── Given material ──

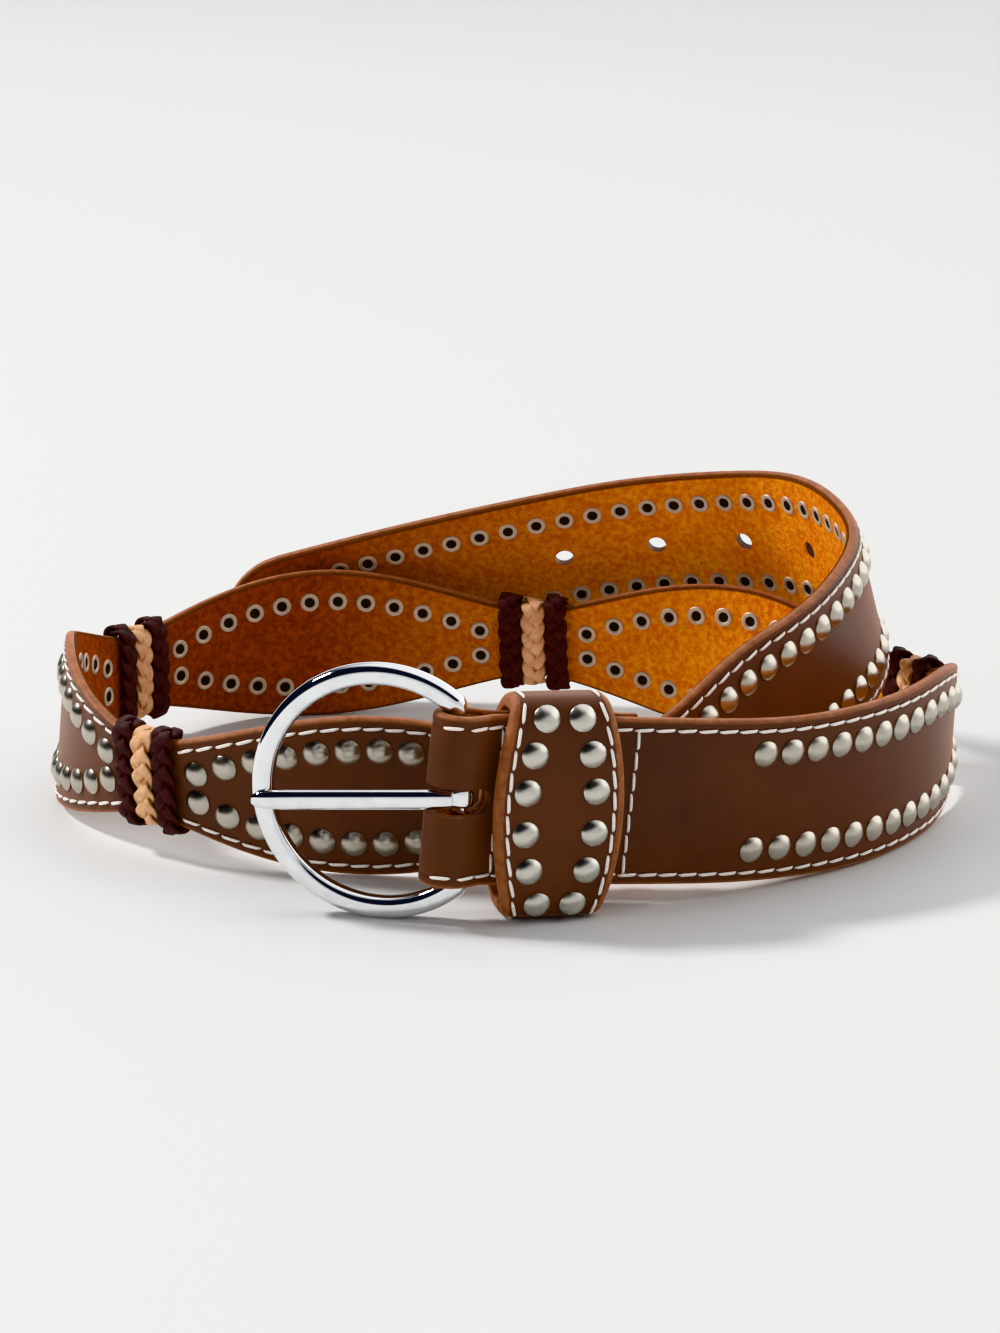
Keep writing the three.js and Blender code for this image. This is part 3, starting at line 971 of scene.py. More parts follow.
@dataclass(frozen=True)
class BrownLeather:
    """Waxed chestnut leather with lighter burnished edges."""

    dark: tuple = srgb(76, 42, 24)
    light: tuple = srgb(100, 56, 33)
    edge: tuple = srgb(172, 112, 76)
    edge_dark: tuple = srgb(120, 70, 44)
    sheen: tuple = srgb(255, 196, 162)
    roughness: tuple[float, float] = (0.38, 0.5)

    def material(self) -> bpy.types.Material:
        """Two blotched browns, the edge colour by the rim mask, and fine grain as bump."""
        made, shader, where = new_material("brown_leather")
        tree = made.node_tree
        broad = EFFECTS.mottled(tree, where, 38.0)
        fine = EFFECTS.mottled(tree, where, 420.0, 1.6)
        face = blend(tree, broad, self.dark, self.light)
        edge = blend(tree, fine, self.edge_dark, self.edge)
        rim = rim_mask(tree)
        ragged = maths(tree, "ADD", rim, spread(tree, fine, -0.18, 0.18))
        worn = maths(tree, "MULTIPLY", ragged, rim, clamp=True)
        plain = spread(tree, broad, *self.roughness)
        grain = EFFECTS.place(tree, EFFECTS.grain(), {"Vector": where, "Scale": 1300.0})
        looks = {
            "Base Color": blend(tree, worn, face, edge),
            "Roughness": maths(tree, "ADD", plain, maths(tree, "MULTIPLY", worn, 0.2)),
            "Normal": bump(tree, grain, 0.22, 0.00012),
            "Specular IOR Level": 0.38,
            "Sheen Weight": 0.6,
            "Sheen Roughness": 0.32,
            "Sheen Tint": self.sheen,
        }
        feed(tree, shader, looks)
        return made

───

_What to do_. Restate the first line and every line after it, word for word, stopping once the line with "roughness: tuple[float, float]" is done.

_Full answer_.
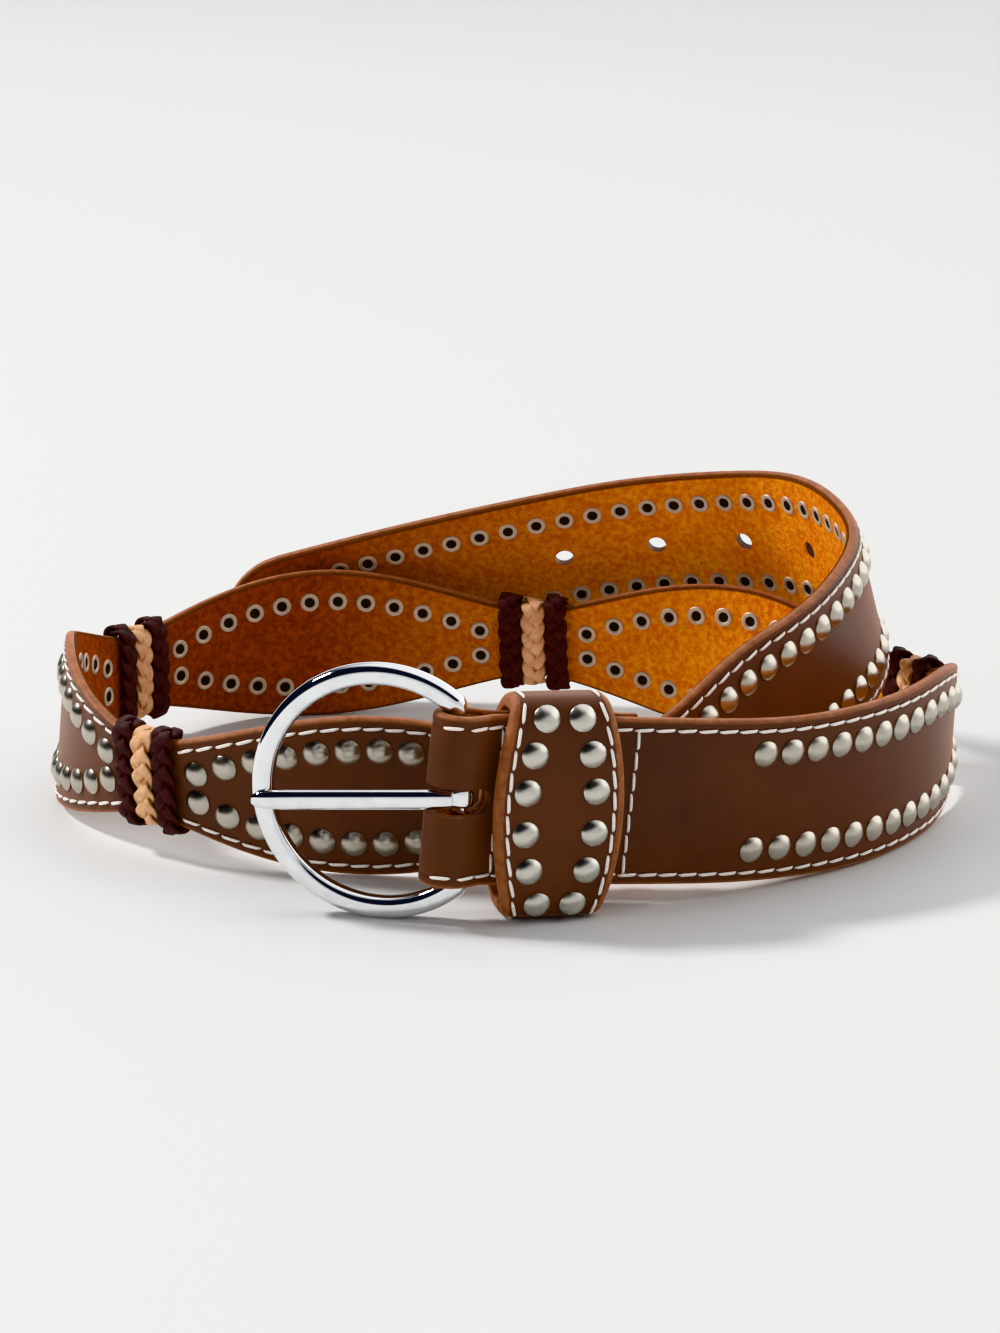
Keep writing the three.js and Blender code for this image. This is part 3, starting at line 971 of scene.py. More parts follow.
@dataclass(frozen=True)
class BrownLeather:
    """Waxed chestnut leather with lighter burnished edges."""

    dark: tuple = srgb(76, 42, 24)
    light: tuple = srgb(100, 56, 33)
    edge: tuple = srgb(172, 112, 76)
    edge_dark: tuple = srgb(120, 70, 44)
    sheen: tuple = srgb(255, 196, 162)
    roughness: tuple[float, float] = (0.38, 0.5)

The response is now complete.